Short task:
Tally the lines containing the word "finishes" and give the total alone.

[BEGIN Records shown]

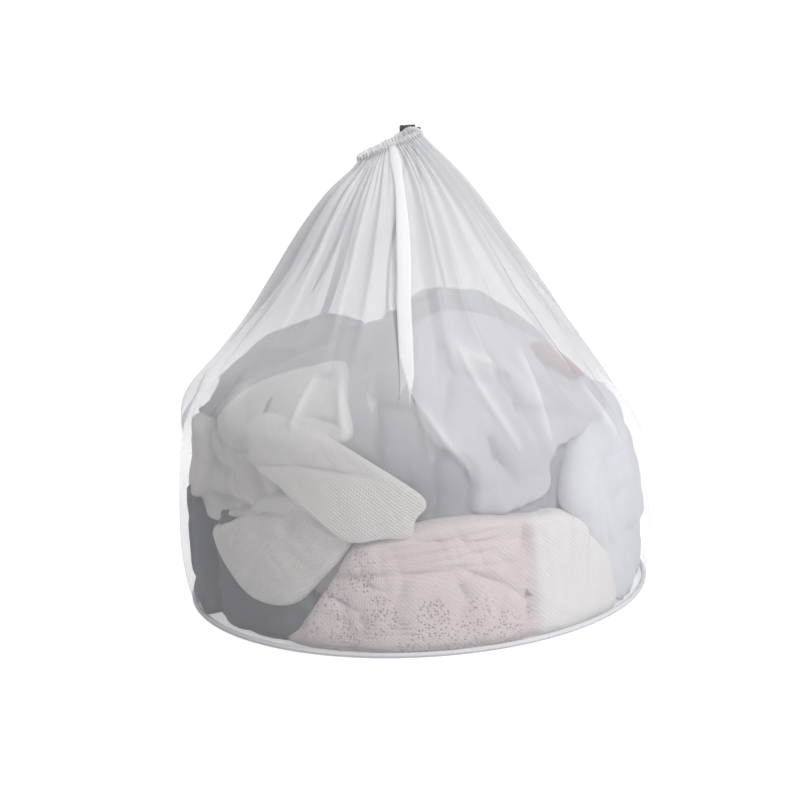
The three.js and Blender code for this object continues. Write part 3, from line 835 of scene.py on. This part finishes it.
def make_wall(material):
    levels = np.linspace(0.004, 1, WALL_ROWS)
    points, doubled = wall_sheet(levels)
    relative = points[-1] - MOUTH_CENTRE
    hem_angles = np.unwrap(np.arctan2(relative[:, 1] / MOUTH_HALF_DEPTH, relative[:, 0] / MOUTH_AXIS[0]))
    share = smoothstep(levels, HEM_BLEND_LEVEL, 1.0)[:, None, None]
    points = points * (1 - share) + hem_ring(hem_angles, 0.0)[None] * share
    stitched = np.exp(-(((levels - 0.985) / 0.006) ** 2))[:, None, None] * 0.5 * MM
    middle = mouth_point(hem_angles)[None]
    points = points - (points - middle) / np.linalg.norm(points - middle, axis=2)[:, :, None] * stitched
    u = np.arange(points.shape[1]) / points.shape[1] * CLOTH_WIDTH
    wall = grid_object("bag_mesh_wall", points, u, levels * CLOTH_HEIGHT, material, closed_columns=True)
    # This UV map carries the double-layer share, with the crests of the shoulder folds, which the mesh paints
    # as a highlight.
    layer = wall.data.uv_layers.new(name="doubled")
    corners = np.empty(len(wall.data.loops), dtype=np.int32)
    wall.data.loops.foreach_get("vertex_index", corners)
    shares = doubled.reshape(-1)[corners]
    layer.data.foreach_set("uv", np.stack([shares, shares], axis=-1).reshape(-1).astype(np.float32))
    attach(wall, "bag")
    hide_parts("mesh_wall")
    return wall, hem_angles


def make_casing(material, hem_angles):
    """The hem: from the wall's top edge up over the cord and back down inside the mouth, in small pleats."""
    points = np.stack([hem_ring(hem_angles, turn) for turn in np.radians(np.linspace(0, 225, 24))])
    u = np.arange(points.shape[1]) / points.shape[1] * CLOTH_WIDTH
    v = CLOTH_HEIGHT + np.linspace(0, 0.04, len(points))
    casing = grid_object("mouth_casing", points, u, v, material, closed_columns=True)
    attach(casing, "bag")
    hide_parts("drawstring_casing")
    return casing


# ------------------------------------------------------------------ base and seams


def make_base(material):
    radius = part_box("mesh_base")[1].x
    rings, columns = 40, 120
    r = np.linspace(0.002, radius, rings)
    turns = np.arange(columns) / columns * TURN
    x = (r[:, None] * np.cos(turns)).ravel()
    y = (r[:, None] * np.sin(turns)).ravel()
    flat = np.stack([x, y, np.zeros_like(x)], axis=-1)
    z = 0.7 * MM + np.abs(noise(flat, 0.04, 21)) * 0.5 * MM
    points = np.stack([x, y, z], axis=-1)
    faces = grid_faces(rings, columns, closed_columns=True).tolist()
    faces.append(list(range(columns))[::-1])
    base = new_object("bag_mesh_base", points, faces, material, uv=np.stack([x, y], axis=-1))
    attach(base, "bag")
    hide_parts("mesh_base")
    return base


def make_binding(material):
    """The overlocked seam: a rounded roll with its thread wound over it, a few stitches to the centimetre."""
    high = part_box("base_seam_binding")[1]
    stitches = 260
    columns = stitches * 4
    sides = 14
    turns = np.arange(columns) / columns * TURN
    section = np.arange(sides) / sides * TURN
    wave = (0.5 + 0.5 * np.cos(turns * stitches))[:, None]
    half_width, half_height = 2.1 * MM, high.z / 2
    middle = high.x - half_width - 0.3 * MM
    r = middle + half_width * (1 + 0.10 * wave) * np.cos(section)
    z = half_height + half_height * 0.96 * np.sin(section) * (0.9 + 0.06 * wave)
    points = np.stack([r * np.cos(turns)[:, None], r * np.sin(turns)[:, None], z], axis=-1)
    uv = np.stack([np.repeat(turns * middle, sides), np.tile(section * 3 * MM, columns)], axis=-1)
    faces = grid_faces(columns, sides, closed_columns=True, closed_rows=True)
    binding = new_object("base_overlock_seam", points.reshape(-1, 3), faces, material, uv=uv)
    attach(binding, "bag")
    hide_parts("base_seam_binding")


def make_seam_tape(material):
    """The upright seam at the back: a narrow ribbed tape with two rows of stitches."""
    middle_angle = math.radians(118)
    levels = np.linspace(0.012, 0.945, 160)
    across = np.linspace(-1, 1, 13)
    points = []
    for level in levels:
        near = wall_point(np.array([middle_angle]), np.array([level]))[0]
        half_angle = 4 * MM / max(np.hypot(near[0], near[1]), 20 * MM)
        angle = middle_angle + across * half_angle
        ridge = 0.5 * MM * np.cos(across * TURN) + 0.25 * MM * math.sin(level * 900)
        lift = fold_depth(near[2]) * 0.25 + 1.6 * MM
        points.append(wall_point(angle, np.full(len(across), level), lift + ridge))
    u = np.linspace(0, 8 * MM, len(across))
    tape = grid_object("back_seam_tape_woven", np.stack(points), u, levels * 0.43, material)
    solidify = tape.modifiers.new("thickness", "SOLIDIFY")
    solidify.thickness = 0.5 * MM
    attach(tape, "bag")
    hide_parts("back_seam_tape")


# ------------------------------------------------------------------ laundry


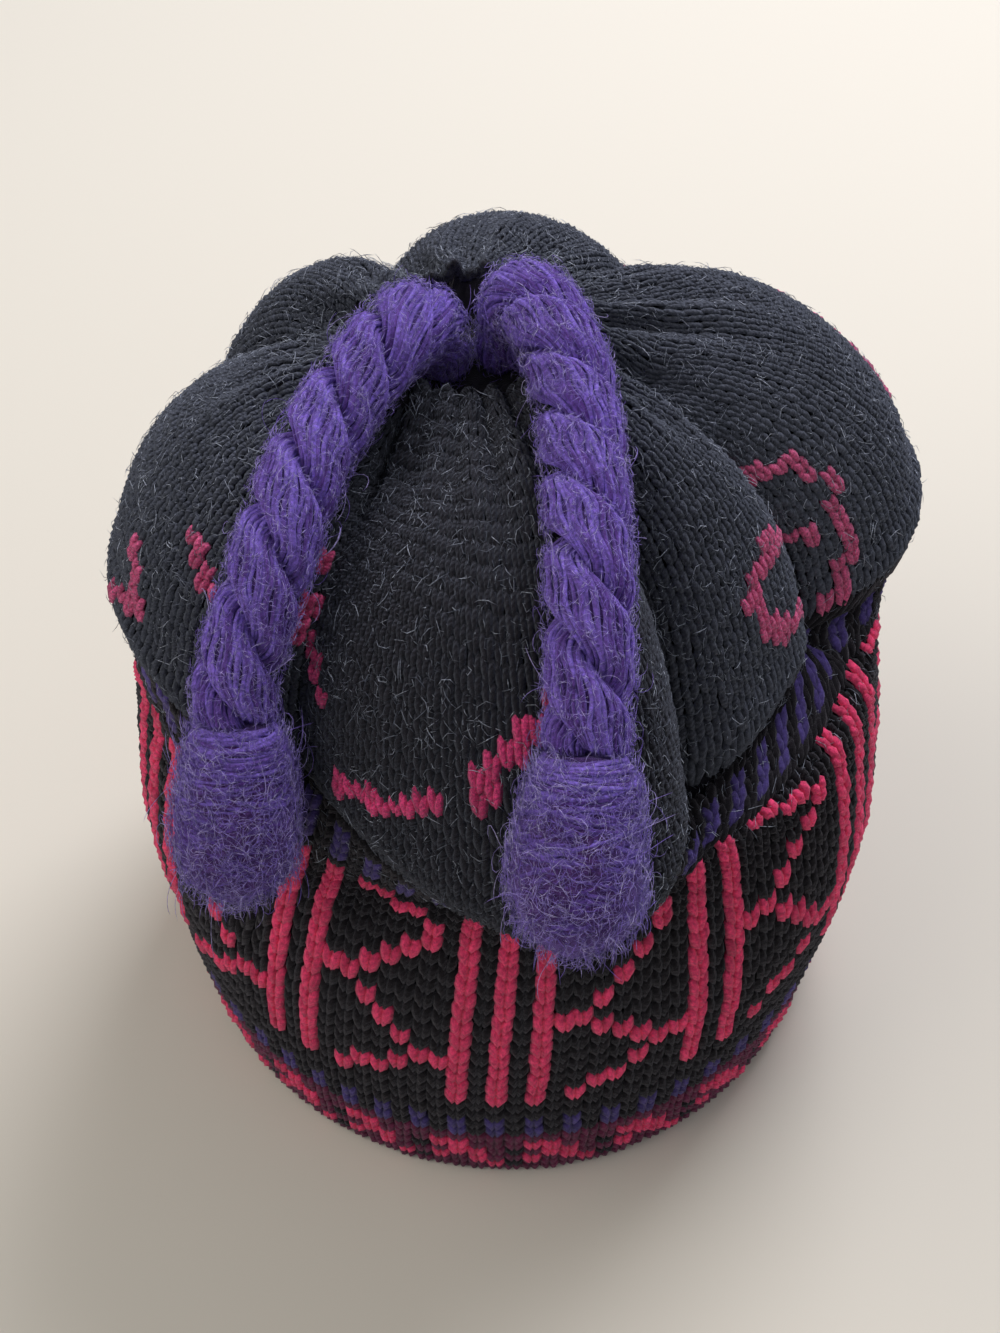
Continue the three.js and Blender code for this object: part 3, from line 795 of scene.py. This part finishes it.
# Nap over the crown: lowest and highest row, and for long and short fibres how many, how long, how curled,
# stations.
napPlaces = {"fuzzCrownEdge": (30, 47), "fuzzCrownTop": (44, 65)}
napMake = ((5000, 4.8, 3.0, 2), (6000, 2.4, 1.5, 1))
# Painted sheen: the nap fibres on the black wool are dyed dark grey to pale blue-grey, for the light the
# fine fibres catch.
napSheenDyes = ("#4a4f5a", "#c6cdd9")
napLift = 0.45
napGirth = 0.08  # mm
for name, (low, high) in napPlaces.items():
    fibres = []
    for count, length, curl, stations in napMake:
        around, row = rng.random(count), rng.uniform(low, high, count)
        base, outward = sample(latticePoint, around, row), unit(sample(latticeNormal, around, row))
        fibres.append(hairs(base + hairRoot["nap"] * outward, outward, length, curl, napLift, stations,
                            napGirth, mixDyes(count, *napSheenDyes)))
    piece = addParts(name, fibres, crownWool)
print("fuzz raised")

# The floor is a plain pale sheet, lit softly from above and from the right.
floorMesh = bpy.data.meshes.new("floor")
floorMesh.from_pydata([(-3, -3, 0), (3, -3, 0), (3, 3, 0), (-3, 3, 0)], [], [(0, 1, 2, 3)])
floor = bpy.data.objects.new("floor", floorMesh)
floorPaint = bpy.data.materials.new("floorPaint")
floorPaint.use_nodes = True
paint = floorPaint.node_tree.nodes["Principled BSDF"].inputs
paint["Base Color"].default_value = (*linear("#d6d1c1"), 1)
paint["Roughness"].default_value = 0.9
floorMesh.materials.append(floorPaint)
bpy.context.scene.collection.objects.link(floor)


def addLight(name, place, size, power, colour):
    # A square area light at the place, turned to the hat's middle.
    data = bpy.data.lights.new(name, "AREA")
    data.size = size
    data.energy = power
    data.color = linear(colour)
    light = bpy.data.objects.new(name, data)
    light.location = place
    light.rotation_euler = (Vector(place) - Vector((0, 0, 0.1))).to_track_quat("Z", "Y").to_euler()
    bpy.context.scene.collection.objects.link(light)


addLight("keyLight", (0.45, 0.85, 1.2), 0.8, 21, "#f4f3ff")
addLight("fillLight", (-1.0, -0.2, 1.2), 1.2, 8, "#fff6ee")
world = bpy.data.worlds.new("studio")
world.use_nodes = True
sky = world.node_tree.nodes["Background"].inputs
sky["Color"].default_value = (0.9, 0.92, 1.0, 1)
sky["Strength"].default_value = 0.42
bpy.context.scene.world = world
bpy.context.scene.view_settings.view_transform = "Standard"
print("studio lit")
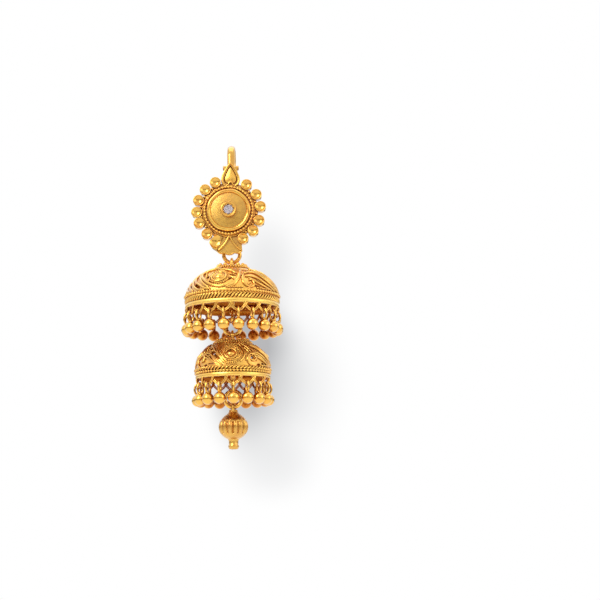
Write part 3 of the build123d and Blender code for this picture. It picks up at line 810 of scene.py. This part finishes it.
def plain_band(shape, bell):
    """The plain band, and the seat of the ropes above it."""
    rim, top = bell.rim_r, bell.band_top
    seat_r = rim - 0.34
    shape.turned([(rim - 0.5, 0), (rim - 0.07, 0), (rim, 0.05), (rim + 0.02, top / 2),
                  (rim, top - 0.05), (rim - 0.07, top), (seat_r, top), (seat_r, bell.rope_top),
                  (rim - 0.6, bell.rope_top)], bell.foot, 160)


def crown_and_stem(shape, bell):
    """The crown, and the stem inside the bell with an eye at each end."""
    crown, base = bell.crown_r, bell.base
    under = base - 0.35
    shape.turned([(0, under), (crown - 0.35, under), (crown + 0.05, base - 0.08),
                  (crown, base + 0.08), (crown - 0.18, base + 0.2),
                  (crown - 0.26, bell.crown_top - 0.3), (crown - 0.32, bell.crown_top - 0.12),
                  (crown - 0.45, bell.crown_top - 0.04),
                  (crown - 1.0, bell.crown_top - 0.06), (0, bell.crown_top - 0.02)], bell.foot, 96)
    lower_eye = pivot(bell.next_swing) + UP * EYE_ABOVE_PIVOT
    stem_foot = lower_eye[2] - bell.foot[2] + EYE_R - 0.05
    stem = [(0, under + 0.05), (0.75, under + 0.05), (0.62, under - 0.25), (0.42, under - 0.5)]
    for share in (0.35, 0.7):
        knop = stem_foot + (under - stem_foot) * (1 - share)
        stem += [(0.42, knop + 0.16), (0.55, knop + 0.06), (0.55, knop - 0.06),
                 (0.42, knop - 0.16)]
    stem += [(0.42, stem_foot + 0.3), (0.5, stem_foot + 0.08), (0.3, stem_foot - 0.1),
             (0, stem_foot - 0.12)]
    shape.turned(stem, bell.foot, 24)
    upper_eye = pivot(bell.swing) - UP * EYE_RISE
    for eye in (upper_eye, lower_eye):
        shape.hoop(eye, EYE_R, EYE_WIRE_R, (0, 1, 0), UP, 48, 12)


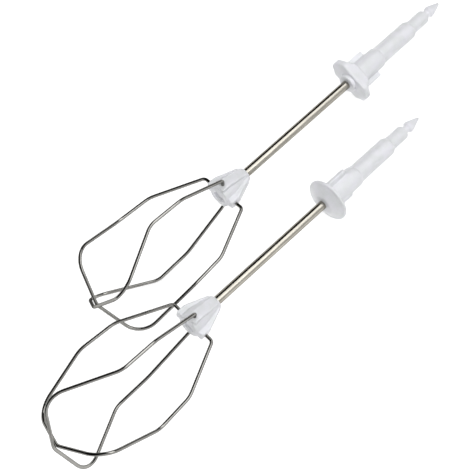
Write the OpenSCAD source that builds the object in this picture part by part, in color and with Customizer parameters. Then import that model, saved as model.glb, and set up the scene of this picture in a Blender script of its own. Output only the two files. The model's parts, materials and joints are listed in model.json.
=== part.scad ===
// Pair of wire beaters for a hand mixer, lying on a table, the plain one propped on the keyed one.
// Each beater: moulded drive shank, steel shaft, moulded whisk hub and two bent wire loops.
// A beater is drawn upright first: z = 0 is the level where the wires leave the hub, the drive
// shank is above it and the whisk hangs below. It is then laid down with its shank towards +X.

/* [Shaft] */
// Diameter of the steel shaft
shaft_d = 3.8; // [3:0.1:5]
// Bare length of shaft between the whisk hub and the collar
shaft_free = 64; // [40:1:90]
// Length of shaft held inside the drive shank
shaft_in_shank = 30; // [20:1:38]
// Height of the lower end of the shaft above the wires
shaft_bottom = 2.6; // [2:0.1:4]
// Depth of the grip groove near each end of the shaft
groove_depth = 0.4; // [0.2:0.1:0.6]
// Width of the grip groove
groove_w = 2; // [1:0.5:3]
// Distance of the grip groove from the end of the shaft
groove_inset = 4; // [2:0.5:6]

/* [Whisk hub] */
// Height of the hub above the wires
hub_h = 13; // [10:0.5:18]
// Depth of the hub below the wires
hub_skirt = 2.6; // [1.5:0.1:4]
// Diameter of the hub where the shaft enters
hub_neck_d = 7; // [6:0.2:9]
// Diameter of the hub body at the wires
hub_body_d = 10.4; // [9:0.2:12]
// Reach from the axis of the two hub arms that hold the inner loop
arm_r = 7.2; // [6.2:0.1:8.5]
// Reach of the two arms that hold the outer loop
outer_arm_r = 6.2; // [5.8:0.1:8.5]
// Width of each arm
arm_w = 4.6; // [3:0.2:5]
// Height of the outer end of each arm above the wires
arm_rise = 2.2; // [1.5:0.1:4]
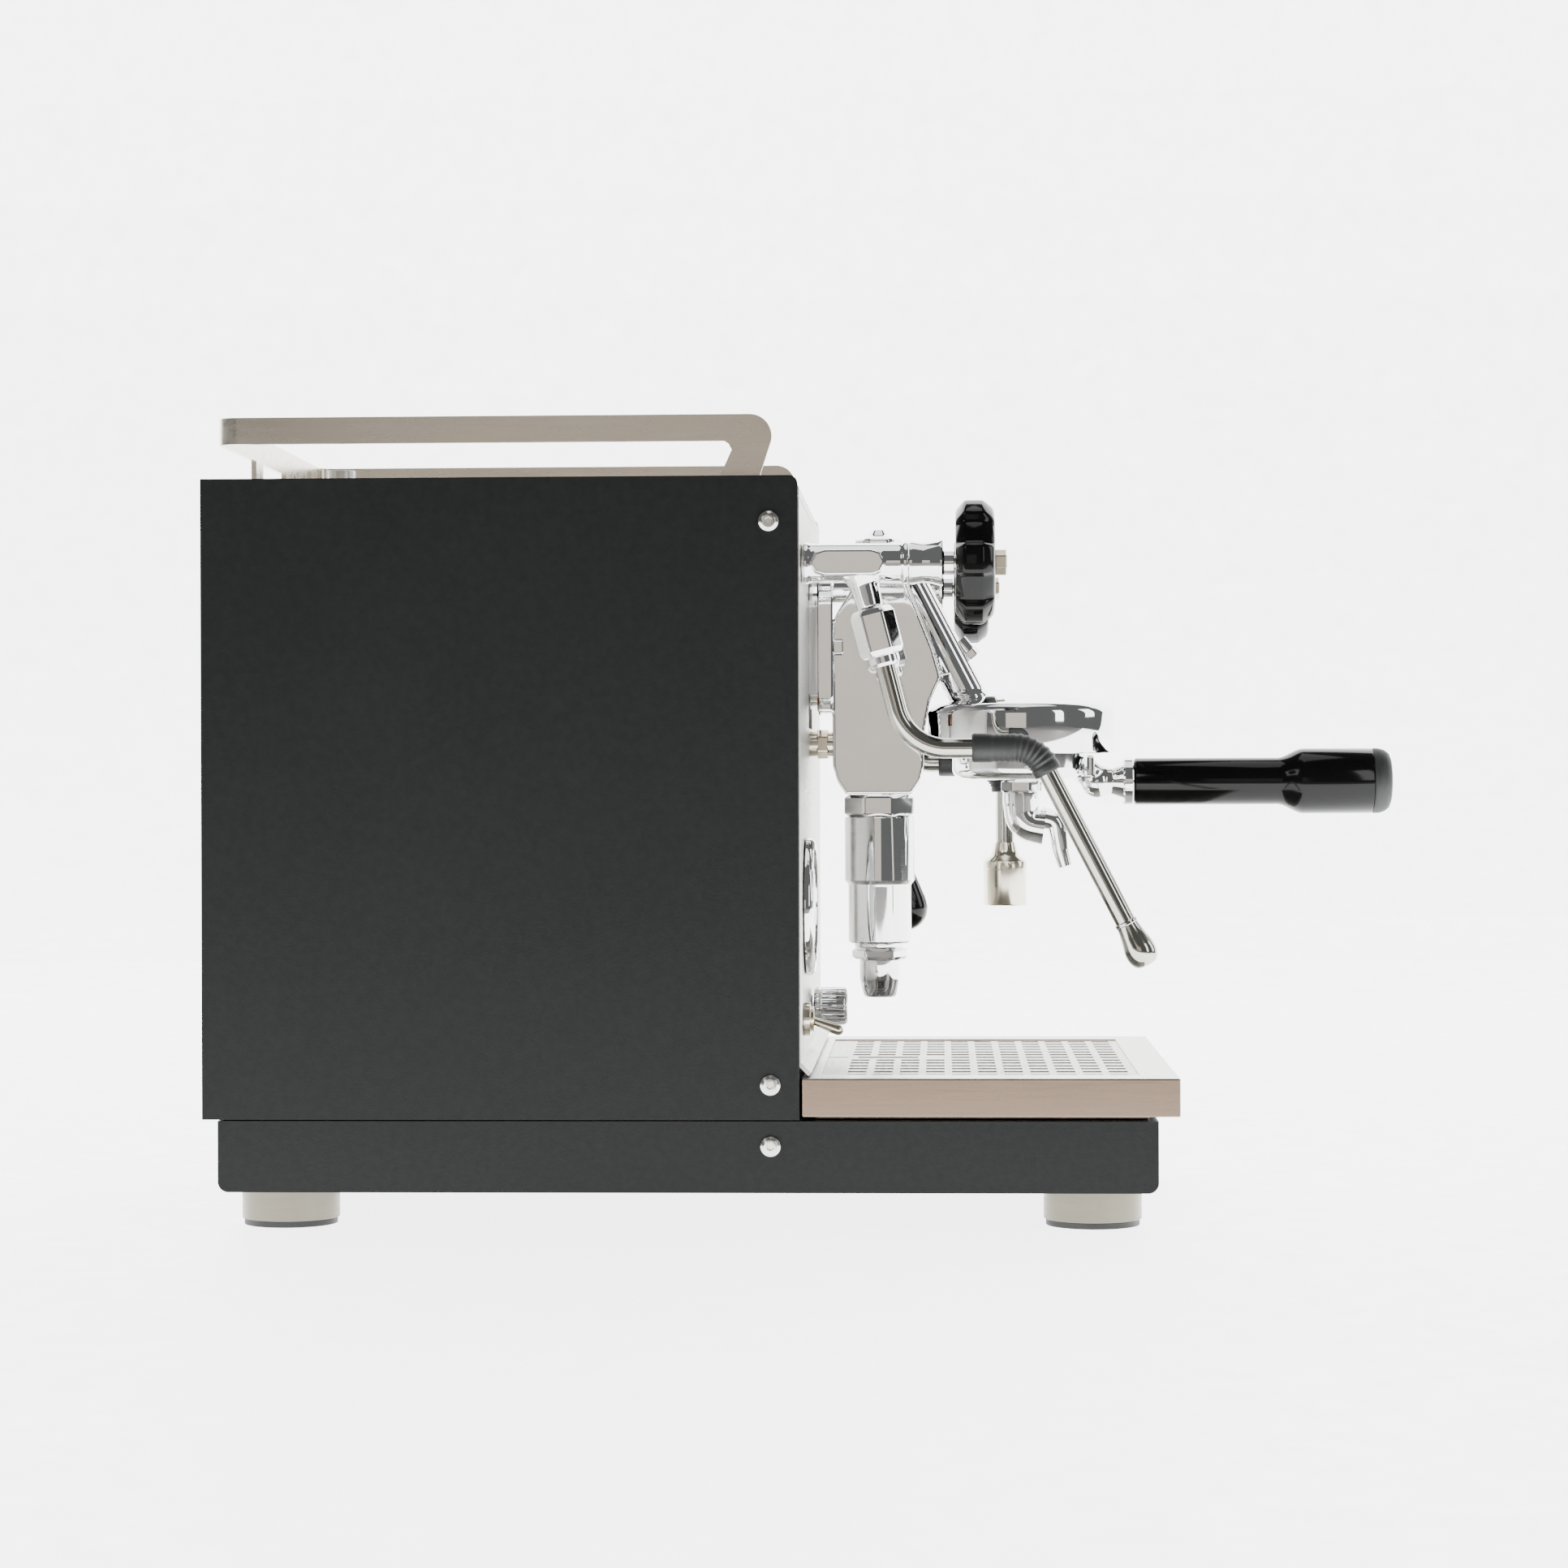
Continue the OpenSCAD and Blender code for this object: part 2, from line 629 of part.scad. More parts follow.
// Six-lobed hand knob with a bevelled front
module star_knob(s) {
  lobe_cut = star_d * 0.16;
  color("#111111") translate([s * valve_x, gland_end, valve_z]) difference() {
    union() {
      rod_y(star_d - 6, -1.5);
      translate([0, -1.5, 0]) rod_y(star_d, 5 - star_t);
      translate([0, 3.5 - star_t, 0]) rotate([90, 0, 0]) cylinder(d1 = star_d, d2 = star_d - 12, h = 3.5);
    }
    for (a = [0 : 60 : 300]) rotate([0, a, 0]) translate([star_d / 2 + lobe_cut * 0.55, 1, 0])
      rod_y(lobe_cut * 2, -star_t - 2);
    translate([0, 1, 0]) rod_y(stem_d, -star_t + 3.1);
    translate([0, 1, 0]) rod_y(5, -star_t - 2);
  }
}

module steam_valve() { valve_body(-1); }

module water_valve() { valve_body(1); }

module steam_stem() { valve_stem(-1); }

module water_stem() { valve_stem(1); }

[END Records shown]

Output below:
3